## Exercise directions
Output the material below in full, exactly as it is.

## Supplied data
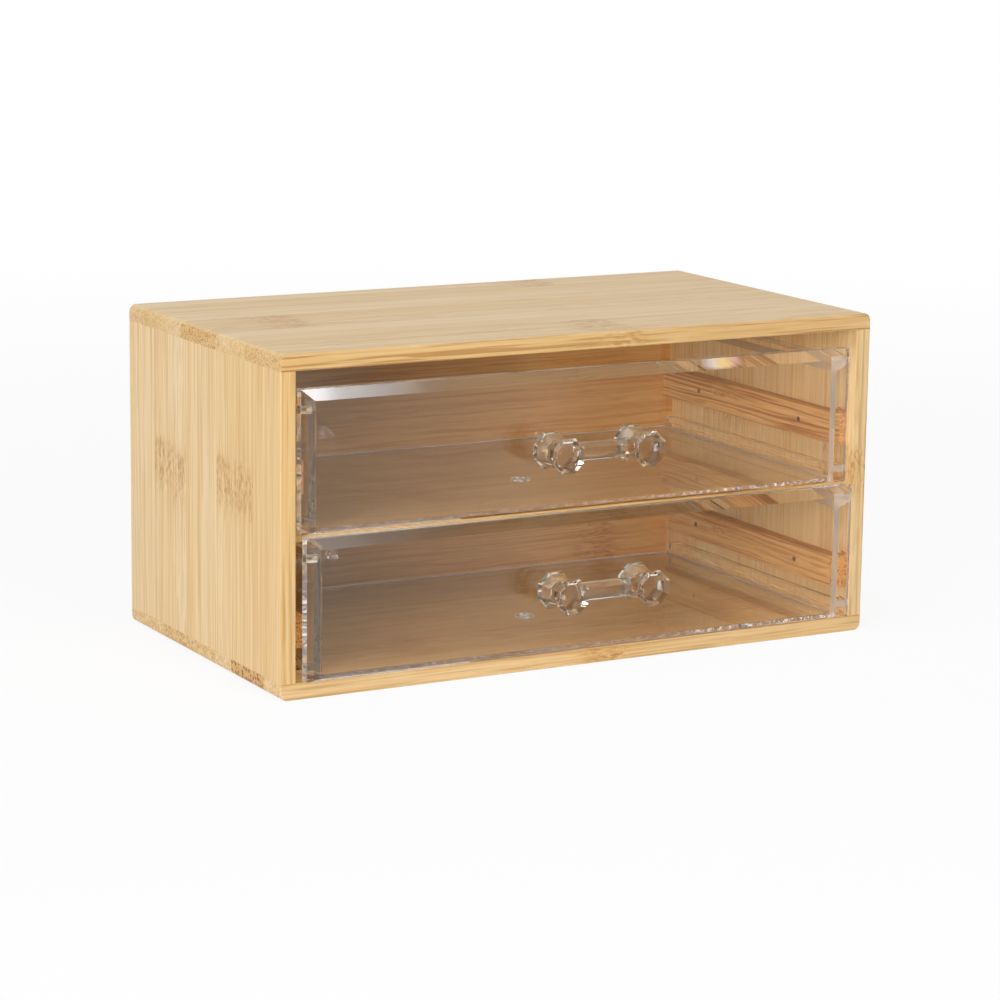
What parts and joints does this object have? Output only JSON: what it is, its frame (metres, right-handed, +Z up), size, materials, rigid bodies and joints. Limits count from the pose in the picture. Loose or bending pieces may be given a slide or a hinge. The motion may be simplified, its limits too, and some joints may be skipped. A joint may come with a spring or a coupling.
{
  "type": "tabletop organizer box with drawers",
  "caption": "Low bamboo tabletop box, open at the front, holding clear plastic drawers one above the other, each with a bevelled front and a faceted bar handle.",
  "frame": {"origin": "middle of the box's underside, on the surface it stands on; drawers and handles stand out in front", "axes": "+Z up, +X along the width to the right as seen from the front, -Y out of the front, the way the drawers open"},
  "size_m": [0.26, 0.1649, 0.13],
  "materials": {
    "bamboo": "pale natural bamboo, fine straight grain, satin clear lacquer",
    "bamboo_strip": "darker natural bamboo with red-brown grain lines, bare sanded",
    "dowel_wood": "bare hardwood",
    "brad_steel": "bare steel",
    "clear_tray": "clear moulded polystyrene, polished",
    "clear_front": "clear moulded polystyrene, polished, bevelled",
    "crystal_handle": "clear moulded plastic, crystal facets"
  },
  "bodies": {
    "cabinet": {"top_board": "bamboo", "bottom_board": "bamboo", "back_board": "bamboo", "middle_shelf": "bamboo", "left_side_board": "bamboo", "right_side_board": "bamboo", "lower_left_guide_strip": "bamboo_strip", "lower_right_guide_strip": "bamboo_strip", "upper_left_guide_strip": "bamboo_strip", "upper_right_guide_strip": "bamboo_strip", "top_left_dowels": "dowel_wood", "top_right_dowels": "dowel_wood", "bottom_left_dowels": "dowel_wood", "bottom_right_dowels": "dowel_wood", "lower_left_brads": "brad_steel", "lower_right_brads": "brad_steel", "upper_left_brads": "brad_steel", "upper_right_brads": "brad_steel"},
    "lower_drawer": {"lower_drawer_tray": "clear_tray", "lower_drawer_front": "clear_front", "lower_drawer_handle": "crystal_handle"},
    "upper_drawer": {"upper_drawer_tray": "clear_tray", "upper_drawer_front": "clear_front", "upper_drawer_handle": "crystal_handle"}
  },
  "joints": [
    {"name": "lower_drawer_slide", "type": "slide", "parent": "cabinet", "child": "lower_drawer", "axis": [0, -1, 0], "range_m": [-0.005, 0.095]},
    {"name": "upper_drawer_slide", "type": "slide", "parent": "cabinet", "child": "upper_drawer", "axis": [0, -1, 0], "range_m": [0, 0.1]}
  ]
}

## Complete answer
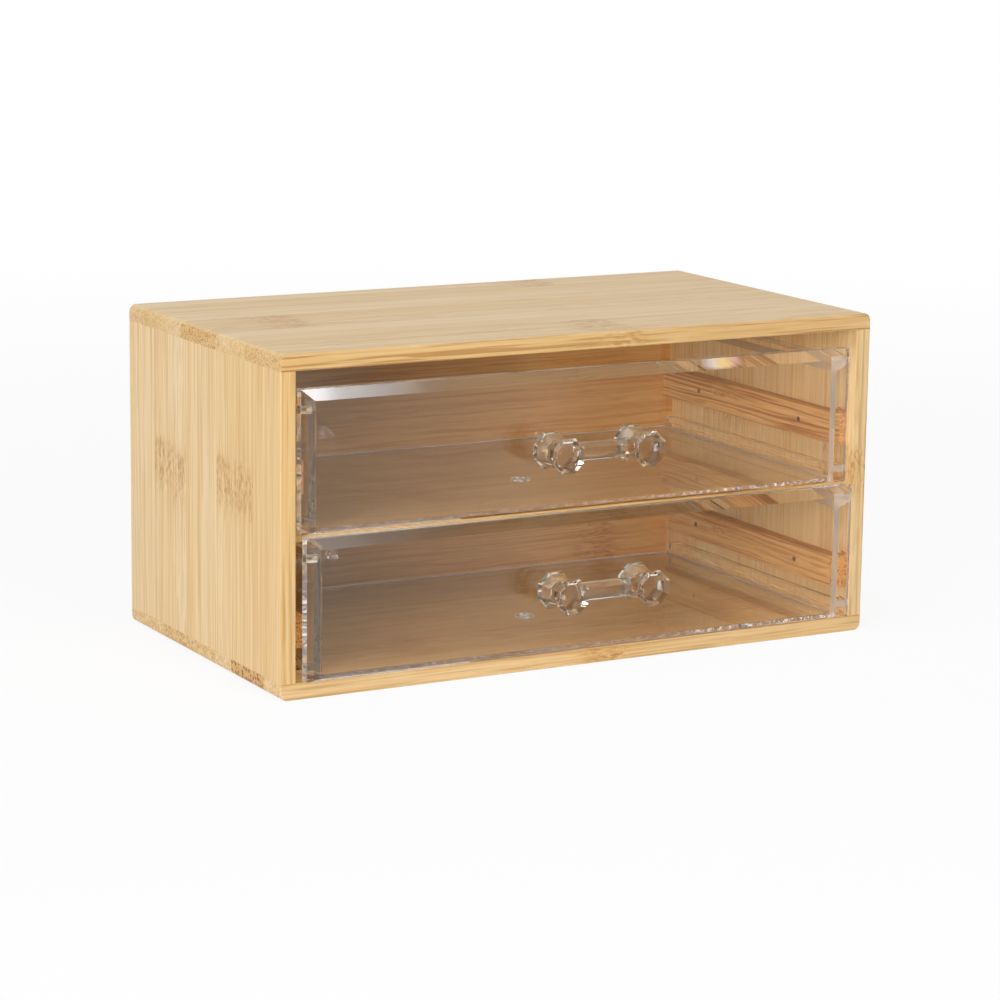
What parts and joints does this object have? Output only JSON: what it is, its frame (metres, right-handed, +Z up), size, materials, rigid bodies and joints. Limits count from the pose in the picture. Loose or bending pieces may be given a slide or a hinge. The motion may be simplified, its limits too, and some joints may be skipped. A joint may come with a spring or a coupling.
{
  "type": "tabletop organizer box with drawers",
  "caption": "Low bamboo tabletop box, open at the front, holding clear plastic drawers one above the other, each with a bevelled front and a faceted bar handle.",
  "frame": {"origin": "middle of the box's underside, on the surface it stands on; drawers and handles stand out in front", "axes": "+Z up, +X along the width to the right as seen from the front, -Y out of the front, the way the drawers open"},
  "size_m": [0.26, 0.1649, 0.13],
  "materials": {
    "bamboo": "pale natural bamboo, fine straight grain, satin clear lacquer",
    "bamboo_strip": "darker natural bamboo with red-brown grain lines, bare sanded",
    "dowel_wood": "bare hardwood",
    "brad_steel": "bare steel",
    "clear_tray": "clear moulded polystyrene, polished",
    "clear_front": "clear moulded polystyrene, polished, bevelled",
    "crystal_handle": "clear moulded plastic, crystal facets"
  },
  "bodies": {
    "cabinet": {"top_board": "bamboo", "bottom_board": "bamboo", "back_board": "bamboo", "middle_shelf": "bamboo", "left_side_board": "bamboo", "right_side_board": "bamboo", "lower_left_guide_strip": "bamboo_strip", "lower_right_guide_strip": "bamboo_strip", "upper_left_guide_strip": "bamboo_strip", "upper_right_guide_strip": "bamboo_strip", "top_left_dowels": "dowel_wood", "top_right_dowels": "dowel_wood", "bottom_left_dowels": "dowel_wood", "bottom_right_dowels": "dowel_wood", "lower_left_brads": "brad_steel", "lower_right_brads": "brad_steel", "upper_left_brads": "brad_steel", "upper_right_brads": "brad_steel"},
    "lower_drawer": {"lower_drawer_tray": "clear_tray", "lower_drawer_front": "clear_front", "lower_drawer_handle": "crystal_handle"},
    "upper_drawer": {"upper_drawer_tray": "clear_tray", "upper_drawer_front": "clear_front", "upper_drawer_handle": "crystal_handle"}
  },
  "joints": [
    {"name": "lower_drawer_slide", "type": "slide", "parent": "cabinet", "child": "lower_drawer", "axis": [0, -1, 0], "range_m": [-0.005, 0.095]},
    {"name": "upper_drawer_slide", "type": "slide", "parent": "cabinet", "child": "upper_drawer", "axis": [0, -1, 0], "range_m": [0, 0.1]}
  ]
}